The Extractive Model Has a Regulatory Expiration Date

What is at stake for large private utilities is not just public image. It is the viability of a model that depends on the regulator continuing to approve margins of 15% or more in a context where household debt for utilities grows year after year, and where the contrast with cheaper alternatives becomes increasingly visible and documented.

The Energy and Policy Institute, which analyzed 110 private utilities, concluded that "a substantial part of what customers pay for electricity consistently flows to investors as profit." That statement is not a moral denunciation; it is a description of the value distribution mechanics in the sector. And that mechanism has a structural vulnerability: it works as long as the customer has no alternative and as long as the regulator does not face sufficient pressure to reconsider allowed return levels.

Both conditions are beginning to erode simultaneously. The municipalities serving 15% of Massachusetts users at 20-50% lower rates are the empirical demonstration, in the same geographic territory, that the price difference is not justified by operational costs but by the architecture of surplus distribution. When that demonstration is visible from the neighbor's window, the regulatory argument sustaining private margins loses its main asset: comparative opacity.

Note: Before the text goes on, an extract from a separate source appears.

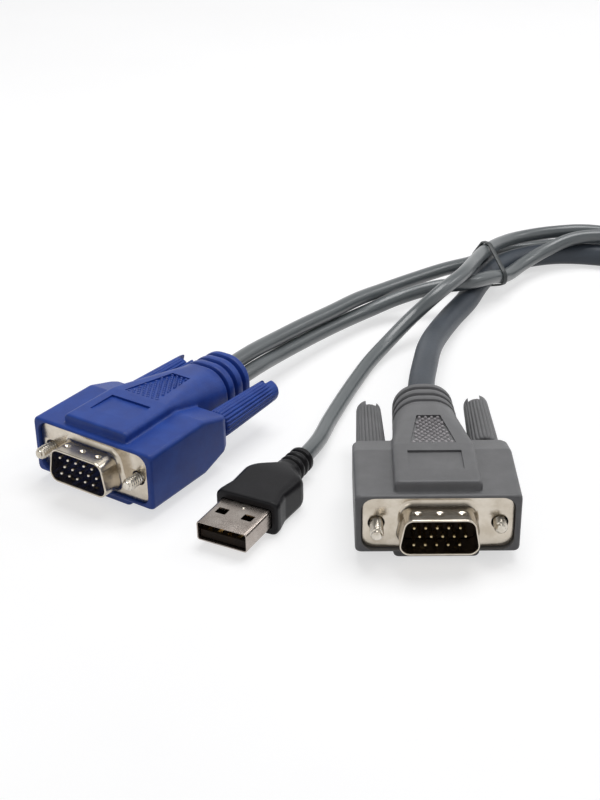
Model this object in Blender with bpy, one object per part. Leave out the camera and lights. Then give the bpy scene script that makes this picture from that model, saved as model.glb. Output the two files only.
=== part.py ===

Private utilities that manage to survive the next regulatory cycle will be those that understand that retaining 15 cents of every dollar in a market where the captive customer is starting to organize politically is not a sustainable financial advantage; it is the bill that accumulates before a fundamental regulatory correction. The municipal model is not a historical curiosity of New England: it is proof that distributing value among all the stakeholders in the system, including the end user, is the only way to build a position that does not depend on anyone making the comparison.